Another glaring difficulty with drop shipping is that more often than not, you will find yourself facing a gaping lack of information on the products you are trying to sell. Since you don’t maintain an inventory yourself, you are not thoroughly acquainted with their intimate details, something every customer looks for before making a purchase decision. There are 3 critical bits of information you need to begin selling a product – a comprehensive description, shipping weight and availability. Since wholesalers and manufacturers are not geared towards the whole eCommerce thing, you are likely to find yourself calling on them regularly, requesting them to send you so and so details. Once solution around this is to automate the process by setting up a database of unique product identification numbers, something that may be a little too time intensive to implement.

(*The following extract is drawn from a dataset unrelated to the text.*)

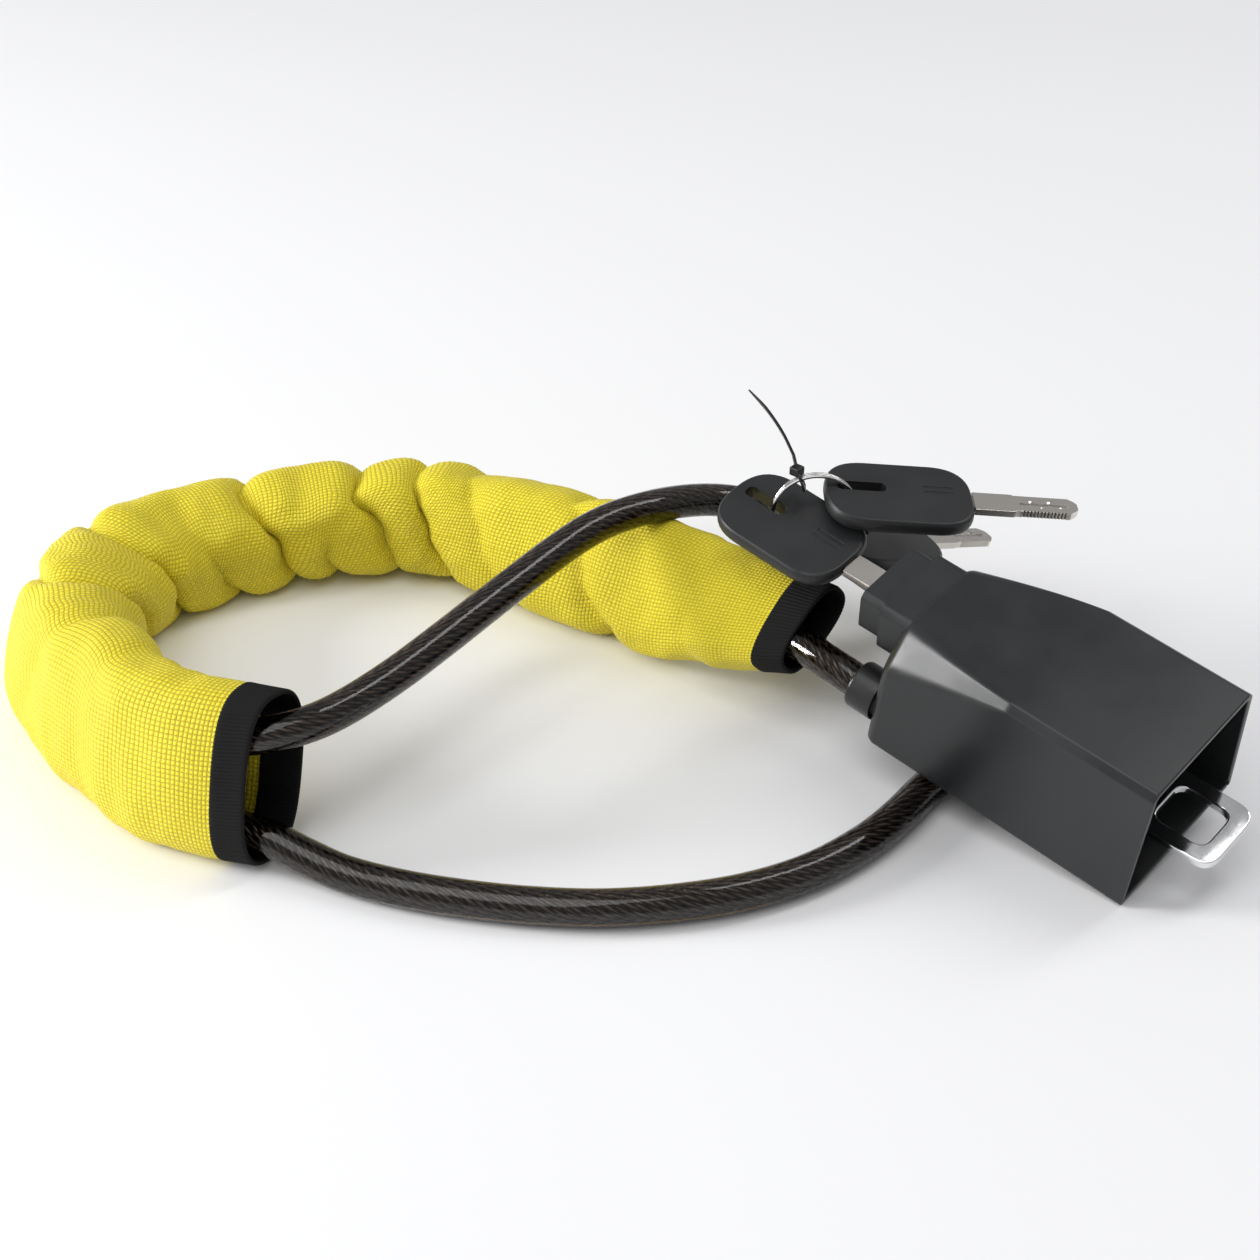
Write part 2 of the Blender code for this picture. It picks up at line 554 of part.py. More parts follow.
def make_sleeve():
    yellow = material("sleeve_yellow", (0.95, 0.83, 0.02), 0.8)
    black = material("binding_black", (0.012, 0.012, 0.013), 0.85)
    frames = sleeve_frames()
    hollow_loft("sleeve", frames, -GAP, -SLEEVE_WALL, yellow)
    for name, near, beyond in (("sleeve_binding_open_end", 0, 1), ("sleeve_binding_lock_end", -1, -2)):
        start, end = frames[near], frames[beyond]
        length = ((end[0] + end[1]) / 2 - (start[0] + start[1]) / 2).length
        share = BINDING_LENGTH / MM / length
        inner_end = (start[0].lerp(end[0], share), start[1].lerp(end[1], share),
                     start[2] + (end[2] - start[2]) * share, start[3].lerp(end[3], share))
        pair = [start, inner_end] if near == 0 else [inner_end, start]
        hollow_loft(name, pair, 0.6 * MM, 0.0, black)


# ---------------------------------------------------------------- lock

def make_push_block():
    """Sliding block that carries the lock cylinder, and the rod that it drives forward."""
    black = material("push_block_black", (0.03, 0.031, 0.034), 0.38)
    block = rounded_bar("push_block", BLOCK_BACK, BLOCK_FRONT, BLOCK_SIZE, BLOCK_CORNER, black)
    axis = LOCK_HEIGHT
    boolean(block, rod("barrel_bore_tool", (-102.0 * MM, 0.0, axis), (-75.5 * MM, 0.0, axis), BLOCK_BORE, black,
                       PUSH, CUTTERS, 32))
    boolean(block, box("cam_space_tool", (-76.3 * MM, -6.5 * MM, 20.0 * MM),
                       (-72.3 * MM, 11.3 * MM, 35.0 * MM), black, PUSH, CUTTERS))
    steel = material("pusher_steel", (0.5, 0.5, 0.52), 0.35, 1.0)
    profile = ((0.0, 23.0), (3.0, 23.0), (3.0, 2.0), (4.4, 2.0), (4.4, 0.3), (0.0, 0.3))
    at = Matrix.Translation((-BLOCK_FRONT, 0.0, axis)) @ Euler((0.0, math.pi / 2, 0.0)).to_matrix().to_4x4()
    turned("pusher_rod", [(radius * MM, height * MM) for radius, height in profile], steel, at, PUSH)
    shoe = material("pusher_shoe_black", (0.03, 0.03, 0.03), 0.5)
    head = box("pusher_shoe", (-50.0 * MM, -10.0 * MM, axis - 4.5 * MM), (-45.5 * MM, 10.0 * MM, axis + 4.5 * MM),
               shoe, PUSH)
    boolean(head, rod("shoe_bore_tool", (-52.0 * MM, 0.0, axis), (-45.7 * MM, 0.0, axis), 3.3 * MM, shoe, PUSH,
                      CUTTERS))
    boolean(head, rod("shoe_hole_tool", (-47.0 * MM, 0.0, axis), (-44.0 * MM, 0.0, axis), 1.5 * MM, shoe, PUSH,
                      CUTTERS, 12))


def make_return_spring():
    """Five turns around the rod, between the chassis and the rod's collar."""
    steel = material("spring_steel", (0.55, 0.55, 0.56), 0.3, 1.0)
    front, back, turns, wire = -56.9 * MM, -66.1 * MM, 5, 0.5 * MM
    count = turns * 12
    points = []
    for i in range(count + 1):
        angle = math.tau * turns * i / count
        points.append((back + (front - back) * i / count, 4.6 * MM * math.cos(angle),
                       LOCK_HEIGHT + 4.6 * MM * math.sin(angle)))
    tube("return_spring", points, wire, steel, 2, parent=HOUSING)


def make_cylinder():
    """Barrel fixed in the block, with the plug and its cam turning inside."""
    brass = material("barrel_brass", (0.55, 0.42, 0.2), 0.35, 1.0)
    axis = LOCK_HEIGHT
    back, front = -BLOCK_BACK + 0.2 * MM, -PLUG_FRONT + 0.2 * MM
    barrel = rod("lock_barrel", (back, 0.0, axis), (front, 0.0, axis), BARREL_RADIUS, brass, PUSH, sides=32)
    boolean(barrel, rod("plug_bore_tool", (back - MM, 0.0, axis), (front + MM, 0.0, axis), BARREL_BORE, brass,
                        PUSH, CUTTERS, 32))
    nickel = material("plug_nickel", (0.6, 0.58, 0.54), 0.25, 1.0)
    plug = rod("lock_plug", (back, 0.0, axis), (front, 0.0, axis), PLUG_RADIUS, nickel, PLUG, sides=32)
    half_width, half_height = BLADE_WIDTHS[1] / 2 + GAP, BLADE_THICKNESS / 2 + GAP
    boolean(plug, box("keyway_tool", (-103.0 * MM, -half_width, axis - half_height),
                      (-80.0 * MM, half_width, axis + half_height), nickel, PLUG, CUTTERS))
    steel = material("cam_steel", (0.5, 0.5, 0.52), 0.35, 1.0)
    cam_back = front + GAP
    cam = box("lock_cam", (cam_back, -3.0 * MM, axis - CAM_LENGTH), (cam_back + CAM_THICKNESS, 3.0 * MM,
              axis + 3.0 * MM), steel, PLUG)
    boolean(cam, rod("cam_hole_tool", (cam_back - MM, 0.0, axis), (cam_back + 3 * MM, 0.0, axis), 1.3 * MM, steel,
                     PLUG, CUTTERS, 16))
    boolean(plug, rod("cam_thread_tool", (-79.0 * MM, 0.0, axis), (front + MM, 0.0, axis), 1.3 * MM, nickel, PLUG,
                      CUTTERS, 16))
    rod("cam_screw", (-78.6 * MM, 0.0, axis), (cam_back + CAM_THICKNESS + 0.1 * MM, 0.0, axis), 1.0 * MM, steel,
        PLUG, sides=12)


# ---------------------------------------------------------------- keys and ring

def make_key(name, holder, matrix):
    """Key with its bow's outer end at x = 0 of the given frame, pointing along +X, faces up."""
    nickel = material(name + "_nickel", (0.72, 0.68, 0.62), 0.22, 1.0)
    black = material(name + "_plastic", (0.022, 0.023, 0.025), 0.4)
    bow_outline = rounded_outline(BOW_LENGTH / 2, BOW_WIDTH / 2, 9.5 * MM, (BOW_LENGTH / 2, 0.0))
    slot_start, slot_end, slot_width = BOW_SLOT
    slot = rounded_outline((slot_end - slot_start) / 2, slot_width / 2, 1.2 * MM,
                           ((slot_start + slot_end) / 2, BOW_SLOT_OFFSET))
    bow = flat_piece(name + "_bow", (bow_outline, slot), BOW_THICKNESS, black, matrix, holder)
    tang = (2.5 * MM, 0.8 * MM)
    pocket = box(name + "_pocket_tool", (BOW_LENGTH - TANG_LENGTH - GAP, -tang[0] - GAP, -tang[1] - GAP),
                 (BOW_LENGTH + MM, tang[0] + GAP, tang[1] + GAP), black, holder, CUTTERS)
    pocket.matrix_basis = matrix
    boolean(bow, pocket)
    base, step, tip = BOW_LENGTH + GAP, BOW_LENGTH + BLADE_STEP, BOW_LENGTH + BLADE_LENGTH
    wide, narrow = BLADE_WIDTHS[0] / 2, BLADE_WIDTHS[1] / 2
    half = [(base - TANG_LENGTH, tang[0]), (base, tang[0]), (base, wide), (step, wide), (step + 0.8 * MM, narrow),
            (tip - 2.5 * MM, narrow), (tip - 0.8 * MM, narrow - 1.2 * MM), (tip, 1.2 * MM)]
    outline = [(x, -y) for x, y in half] + [(x, y) for x, y in reversed(half)]
    blade = flat_piece(name + "_blade", (outline,), BLADE_THICKNESS, nickel, matrix, holder)
    for side in (1, -1):
        inner, outer = sorted((side * tang[1], side * 2.0 * MM))
        relief = box(f"{name}_tang_tool_{side}", (BOW_LENGTH - TANG_LENGTH - MM, -5 * MM, inner),
                     (base, 5 * MM, outer), nickel, holder, CUTTERS)
        relief.matrix_basis = matrix
        boolean(blade, relief)


def ring_point(angle):
    """Point of the key ring at an angle above its horizontal, in degrees."""
    turn = math.radians(angle)
    across = Vector((math.cos(RING_HEADING), math.sin(RING_HEADING), 0.0))
    return Vector(RING_CENTRE) + RING_RADIUS * (across * math.cos(turn) + Vector((0, 0, 1)) * math.sin(turn))


def make_keys():
    lock_axis = Matrix.Translation((-KEY_1_BACK, 0.0, LOCK_HEIGHT))
    make_key("key_1", HOUSING, lock_axis)
    for name, pose in LOOSE_KEYS.items():
        heading, rise, roll = (math.radians(pose[part]) for part in ("heading", "rise", "roll"))
        turn = Euler((0.0, 0.0, heading)).to_matrix() @ Euler((0.0, -rise, 0.0)).to_matrix() \
            @ Euler((roll, 0.0, 0.0)).to_matrix()
        from_slot = Matrix.Translation((-RING_IN_SLOT, -BOW_SLOT_OFFSET, 0.0))
        make_key(name, RING_HUB, Matrix.Translation(ring_point(pose["ring_angle"])) @ turn.to_4x4() @ from_slot)


def make_ring():
    nickel = material("ring_nickel", (0.75, 0.74, 0.72), 0.15, 1.0)
    bpy.ops.mesh.primitive_torus_add(major_radius=RING_RADIUS, minor_radius=RING_WIRE, major_segments=64,
                                     minor_segments=8)
    ring = finish(bpy.context.object, "key_ring", nickel, RING)
    turn = Euler((math.pi / 2, 0.0, RING_HEADING)).to_matrix().to_4x4()
    ring.matrix_basis = Matrix.Translation(RING_CENTRE) @ turn


def make_cable_tie():
    """Thin tie looped round the ring, with its tail standing up."""
    nylon = material("tie_nylon", (0.015, 0.015, 0.016), 0.5)
    on_ring = ring_point(TIE_RING_ANGLE)
    angle = math.radians(TIE_RING_ANGLE)
    across = Vector((math.cos(RING_HEADING), math.sin(RING_HEADING), 0.0))
    outward = across * math.cos(angle) + Vector((0, 0, 1)) * math.sin(angle)
    side = Vector((-math.sin(RING_HEADING), math.cos(RING_HEADING), 0.0))
    loop = []
    for i in range(21):
        turn = math.radians(100.0 + 310.0 * i / 20)
        loop.append(on_ring + (outward * math.sin(turn) + side * math.cos(turn)) * TIE_LOOP_RADIUS)
    tail = smooth_route(TIE_ROUTE, 3.0 * MM)
    tie = tube("cable_tie", tail + loop, TIE_RADIUS, nylon, 2, parent=RING_HUB)
    head_at = loop[0]
    half = Vector((2.2, 2.2, 1.6)) * MM
    head = box("tie_head_tool", head_at - half, head_at + half, nylon, RING_HUB, CUTTERS)
    boolean(tie, head, "UNION")


# ---------------------------------------------------------------- assembly

def moving_frame(name, at, parent=None):
    """Empty on a joint's axis. What hangs from it keeps the coordinates of the empty's own parent."""
    frame = bpy.data.objects.new(name, None)
    PART.objects.link(frame)
    frame.parent = parent
    frame.matrix_basis = Matrix.Translation(at)
    MOVING.append(frame)
    return frame


clear_scene()
PART = new_collection("seat_belt_cable_lock")
CUTTERS = new_collection("cutters")
MOVING = []
HOUSING = bpy.data.objects.new("housing_frame", None)
PART.objects.link(HOUSING)
HOUSING_TURN = Euler((HOUSING_ROLL, HOUSING_PITCH, 0.0)).to_matrix().to_4x4()
HOUSING.matrix_local = Matrix.Translation(HOUSING_AT) @ HOUSING_TURN
PUSH = moving_frame("push_frame", (-BLOCK_BACK, 0.0, LOCK_HEIGHT), HOUSING)
PLUG = moving_frame("plug_frame", (-BLOCK_BACK, 0.0, LOCK_HEIGHT), HOUSING)
RING = moving_frame("ring_frame", ring_point(RING_IN_KEY_1))
RING_HUB = moving_frame("ring_hub_frame", RING_CENTRE)
bpy.context.view_layer.update()

make_shroud()
make_fasteners()
make_chassis()
make_tongue()
make_gland()
make_cable()
make_sleeve()
make_push_block()
make_return_spring()
make_cylinder()
make_keys()
make_ring()
make_cable_tie()
bpy.context.view_layer.update()
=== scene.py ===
"""Looks of the seat-belt buckle cable lock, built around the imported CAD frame. Units are metres.

The housing's own frame has its origin in the middle of the mouth's bottom edge, +X out of the mouth.
"""

import json
import math

import bmesh
import bpy
import numpy as np
from mathutils import Matrix, Vector, noise


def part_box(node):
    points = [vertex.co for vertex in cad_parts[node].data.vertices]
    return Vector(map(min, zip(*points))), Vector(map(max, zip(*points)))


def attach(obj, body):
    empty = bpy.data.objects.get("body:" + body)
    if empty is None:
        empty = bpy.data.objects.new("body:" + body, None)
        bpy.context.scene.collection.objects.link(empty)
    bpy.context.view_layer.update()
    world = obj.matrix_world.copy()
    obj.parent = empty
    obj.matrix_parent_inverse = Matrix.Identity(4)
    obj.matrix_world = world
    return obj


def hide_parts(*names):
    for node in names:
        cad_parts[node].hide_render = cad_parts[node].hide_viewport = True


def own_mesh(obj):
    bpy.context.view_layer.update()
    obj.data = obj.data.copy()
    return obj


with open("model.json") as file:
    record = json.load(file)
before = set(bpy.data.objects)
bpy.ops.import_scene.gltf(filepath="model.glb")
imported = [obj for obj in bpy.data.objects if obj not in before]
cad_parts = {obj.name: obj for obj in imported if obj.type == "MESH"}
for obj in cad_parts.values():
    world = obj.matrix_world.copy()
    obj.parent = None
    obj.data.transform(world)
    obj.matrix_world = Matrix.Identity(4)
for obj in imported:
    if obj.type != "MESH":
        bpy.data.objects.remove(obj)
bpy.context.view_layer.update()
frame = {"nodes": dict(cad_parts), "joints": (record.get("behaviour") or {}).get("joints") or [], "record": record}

NODES = frame["nodes"]
JOINTS = {joint["name"]: joint for joint in frame["joints"]}
MOUNTS = {mount["name"]: mount for mount in frame["record"]["mounts"]}
MM = 0.001
TAU = math.tau

# Housing frame, from the push block's slide and the shroud's underside.
AHEAD = Vector(JOINTS["push_slide"]["axis"]).normalized()
UP = -Vector(MOUNTS["shroud_underside"]["axis"]).normalized()
SIDE = UP.cross(AHEAD)
UNDERSIDE_POINT = Vector((-30.0, 5.0, 0.0)) * MM
HOUSING_TURN = Matrix((AHEAD, SIDE, UP)).transposed()
HOUSING_AT = Vector(MOUNTS["shroud_underside"]["pos_m"]) - HOUSING_TURN @ UNDERSIDE_POINT
HOUSING = Matrix.Translation(HOUSING_AT) @ HOUSING_TURN.to_4x4()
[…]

Lastly, and here is where the rub lies, order processing is something that you will need to handle by yourself because your supplier will depend on the information you provide in order to successfully ship the product to your customer. Prima facie, this might sound easy but as your business grows and you scale upwards, you are likely to find yourself working with multiple suppliers. Unless you have a common standard set up to handle order processing and billing across all your suppliers, you will find yourself in a complicated web of things. Consider this – since all your suppliers are likely to have different response times, you are going to find yourself making a call to each one of them just to confirm product availability for each order you receive.